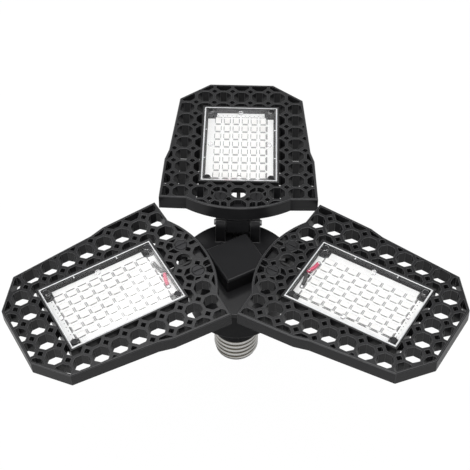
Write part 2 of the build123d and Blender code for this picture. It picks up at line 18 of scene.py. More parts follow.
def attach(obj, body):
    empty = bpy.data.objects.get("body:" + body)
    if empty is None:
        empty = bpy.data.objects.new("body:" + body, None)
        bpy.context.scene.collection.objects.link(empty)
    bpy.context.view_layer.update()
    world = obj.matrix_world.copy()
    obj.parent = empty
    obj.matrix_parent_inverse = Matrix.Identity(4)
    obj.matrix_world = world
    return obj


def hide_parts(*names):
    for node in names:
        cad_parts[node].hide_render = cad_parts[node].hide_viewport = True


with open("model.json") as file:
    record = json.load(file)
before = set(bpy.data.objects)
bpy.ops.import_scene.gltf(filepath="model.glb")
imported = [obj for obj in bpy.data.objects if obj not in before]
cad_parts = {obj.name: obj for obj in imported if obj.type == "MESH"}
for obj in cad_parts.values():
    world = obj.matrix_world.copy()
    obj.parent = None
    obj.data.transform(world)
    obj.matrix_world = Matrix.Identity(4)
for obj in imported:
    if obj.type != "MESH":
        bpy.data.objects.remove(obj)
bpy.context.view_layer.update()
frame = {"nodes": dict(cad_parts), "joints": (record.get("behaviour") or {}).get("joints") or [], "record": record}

* [Given problem] Repeat the material from above exactly, word for word.

* [Final result]
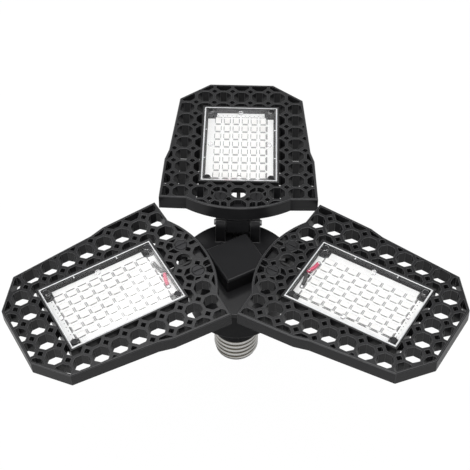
Write part 2 of the build123d and Blender code for this picture. It picks up at line 18 of scene.py. More parts follow.
def attach(obj, body):
    empty = bpy.data.objects.get("body:" + body)
    if empty is None:
        empty = bpy.data.objects.new("body:" + body, None)
        bpy.context.scene.collection.objects.link(empty)
    bpy.context.view_layer.update()
    world = obj.matrix_world.copy()
    obj.parent = empty
    obj.matrix_parent_inverse = Matrix.Identity(4)
    obj.matrix_world = world
    return obj


def hide_parts(*names):
    for node in names:
        cad_parts[node].hide_render = cad_parts[node].hide_viewport = True


with open("model.json") as file:
    record = json.load(file)
before = set(bpy.data.objects)
bpy.ops.import_scene.gltf(filepath="model.glb")
imported = [obj for obj in bpy.data.objects if obj not in before]
cad_parts = {obj.name: obj for obj in imported if obj.type == "MESH"}
for obj in cad_parts.values():
    world = obj.matrix_world.copy()
    obj.parent = None
    obj.data.transform(world)
    obj.matrix_world = Matrix.Identity(4)
for obj in imported:
    if obj.type != "MESH":
        bpy.data.objects.remove(obj)
bpy.context.view_layer.update()
frame = {"nodes": dict(cad_parts), "joints": (record.get("behaviour") or {}).get("joints") or [], "record": record}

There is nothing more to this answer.